I want you to hear this clearly: that feeling is not a failure. It’s a reflection of a system that does not yet fully support or recognise what it takes to start again.
You are not weak for finding this hard, you are human.
Read that again.
I remember what it felt like to stand in that space. Trying to piece together a life with limited resources, limited support, and a nervous system that was still in survival mode. Even asking for help felt like another battle, and being told there was nothing available at every turn felt like another door closing.
But I also remember the moments that made a difference, the people who showed up and the small acts of kindness that reminded me I wasn’t alone. Because here’s what I learned, rebuilding a life is not just about safety, it’s about clinging to hope at every turn, it’s about dignity and creating a space that feels like yours again.
That’s why I created Woven Earth. Because I couldn’t stop thinking about that moment, walking into an empty house after everything you’ve been through and how heavy that feels.
Today, we furnish homes for families who have fled violence. We fill them with beds, couches, kitchenware, children’s belongings, even fresh flowers on the table … not just the basics, but the loving touches that make a house feel like a home.
We do it because you deserve more than survival, you deserve a beginning.
We recently furnished our 1,000th home which represents more than 3,000 lives – families and children who have had to leave everything behind and start again. It’s a milestone I never imagined when this idea first took shape during the hardest time of my life, and if I’m honest, it’s bittersweet. Because every home we furnish exists because someone had to leave. Because every day people, young and old, male and female are escaping the living nightmare of violence only to find a nightmare of another kind unfolding.
Woven Earth also exists because they did leave, because they chose something different and they chose themselves.
Now, if you’re reading this and wondering whether you can do the same, I won’t tell you it’s easy.
But I will tell you this: it is possible.
There is a version of your life where you are not constantly on edge and where your home feels calm, safe, and yours.
You don’t have to have all the answers right now, you just have to hold onto that small voice inside you that says, “there has to be something more than this”, because there is.
And when you are ready … whether that’s today, next week, or months from now there are people who will meet you in that moment to help you rebuild.
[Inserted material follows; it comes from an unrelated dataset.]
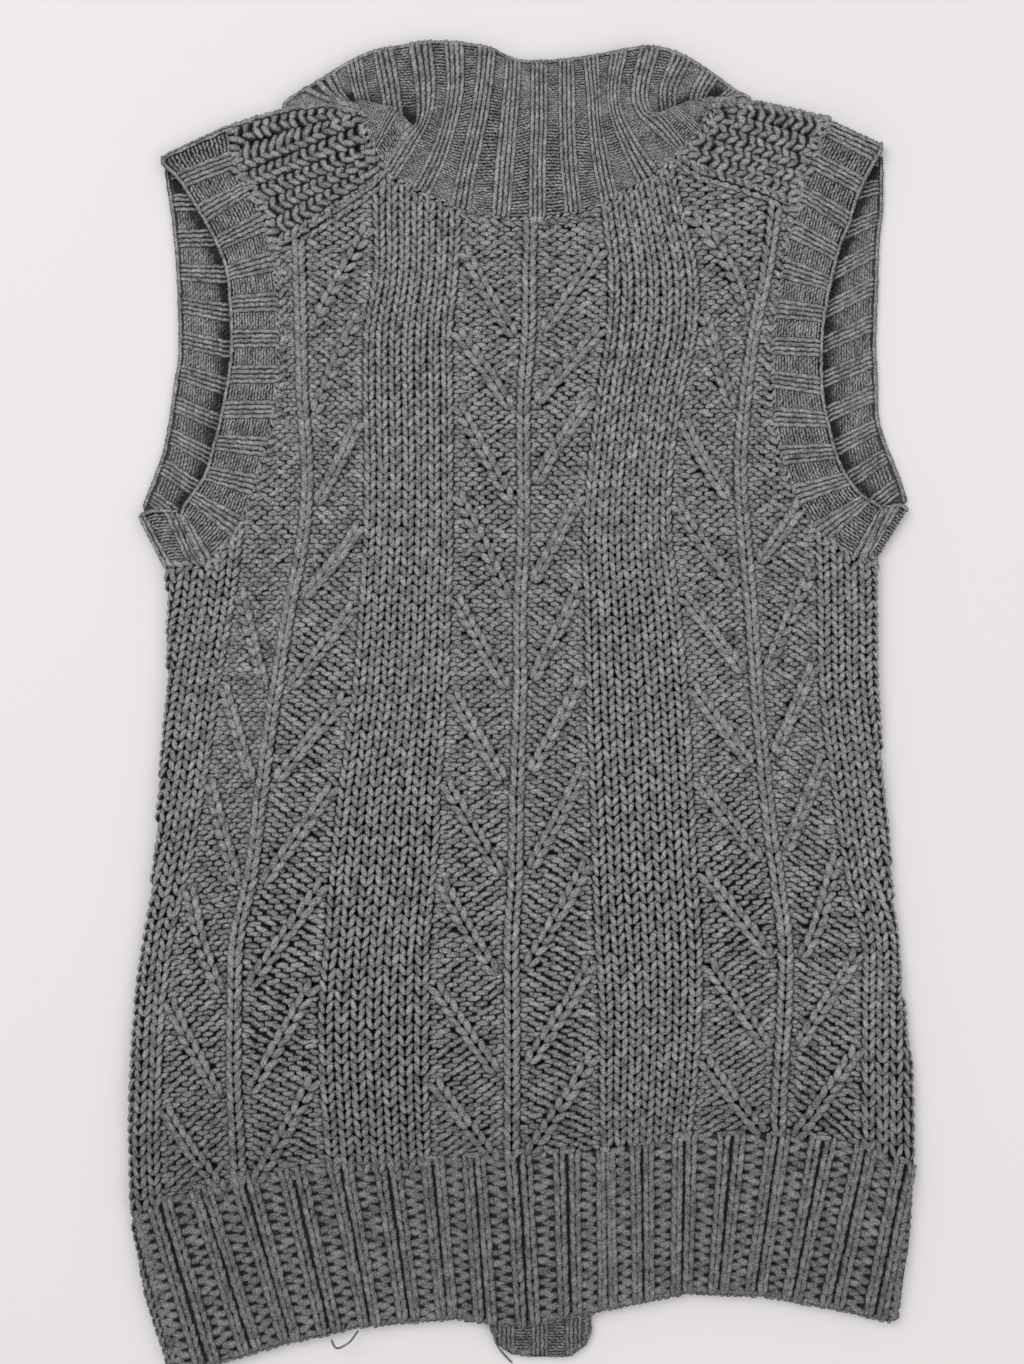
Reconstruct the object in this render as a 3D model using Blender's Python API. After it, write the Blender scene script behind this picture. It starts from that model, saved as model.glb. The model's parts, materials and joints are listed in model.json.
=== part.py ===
"""Sleeveless cable-knit vest with a tall ribbed turtleneck collar, lying face down with its back up.

The vest lies flat: +X to the right, +Y towards the collar, +Z up, the surface it rests on at z = 0. "Left" and
"right" are the -X and +X sides as it lies. Its two layers lie on each other: the fronts below, the back above.
Each knitted piece is a wall of cloth, worked out from the tables of section points below (millimetres).
"""

import bmesh
import bpy
import numpy as np

MM = 0.001

# Cloth thicknesses and the gaps between pieces, in millimetres
COARSE_WALL = 5.0  # chunky knit: back, fronts and shoulder yokes
RIB_WALL = 3.2  # fine rib: collar and armhole bands
BAND_WALL = 2.5  # each of the two front bands
LAYER_GAP = 0.8  # between the fronts and the back lying on them
SEAM_GAP = 0.35  # between pieces that are sewn edge to edge

BACK_LOW = COARSE_WALL + LAYER_GAP
BACK_TOP = BACK_LOW + COARSE_WALL
FOLD_RADIUS = BACK_TOP / 2  # the shoulder fold wraps both layers
BAND_TOPS = (BACK_TOP, 10.2, 8.8)  # the armhole band sags towards its free edge: seam, middle, edge
CORNER_TOP = 8.6  # the armhole band's folded corner at the underarm lies lower
CORNER_GAP = 1.6  # its clearance from the back's corner
COLLAR_EDGE = 7.0  # the collar's two layers at its top edge and side folds

# The rounded side edges of the body
ROLL = 6.0
ROLL_STEPS = (0.0, 1.0, 2.8, 6.0)
EDGE_WALL = 0.8

# Body edges, hem to underarm: the left edge and the right edge of each row
SIDE_ROWS = (
    # left x, left y, right x, right y
    (-205, -388, 219, -360),  # hem
    (-219, -344, 226, -316),
    (-228, -296, 229, -269),  # top of the hem rib
    (-229, -226, 228, -187),
    (-226, -165, 223, -138),
    (-218, -100, 216, -77),
    (-211, -40, 211, -22),
    (-207, 15, 209, 30),
    (-206, 64, 208, 75),
    (-208, 80, 207, 85),  # underarm
)

# Armholes, underarm to shoulder: the back's sewn edge and the band's free edge, along the band's ribs
ARMHOLE_BACK = (
    # left seam x, y, left free x, y, right seam x, y, right free x, y
    (-187, 82, -199, 113, 199, 84, 211, 115),
    (-172, 97, -196, 119, 184, 94, 206, 119),
    (-163, 111, -191, 126, 170, 106, 199, 123),
    (-157, 128, -185, 135, 161, 122, 191, 132),
    (-152, 145, -181, 149, 153, 143, 184, 146),
    (-147, 164, -177, 164, 149, 161, 180, 161),
    (-144, 184, -173, 184, 147, 184, 176, 180),
    (-143, 204, -170, 204, 147, 208, 175, 207),
    (-143, 225, -170, 225, 150, 233, 177, 230),
    (-144, 245, -171, 242, 154, 260, 181, 250),
    (-147, 264, -173, 256, 161, 287, 187, 272),  # foot of the shoulder yoke
    (-150, 279, -177, 267, 163, 298, 191, 281),
    (-158, 297, -184, 281, 167, 309, 195, 295),
    (-166, 307, -193, 296, 171, 321, 200, 306),
    (-170, 319, -201, 308, 176, 331, 205, 316),
    (-173, 338, -211, 321, 180, 343, 211, 329),  # shoulder fold
)
YOKE_FOOT = 10  # the row of ARMHOLE_BACK where the yokes start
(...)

But if you need an extra reason to leave, turn to your children, like I did and hear the words that I was told that gave me no option but to push on. “Do you want your son to turn out like his dad, and do you want your daughter to choose someone like him?” If the answer screams back a resounding ‘no’ like it did to me, then take that step, believe in your worth and that other narrative that whispers in the depths of your heart, not the voice that rages from the outside.
I want you to know that you’re not alone in this, even if it feels like you are, and leaving is not the end of your story.
It is the beginning of reclaiming it.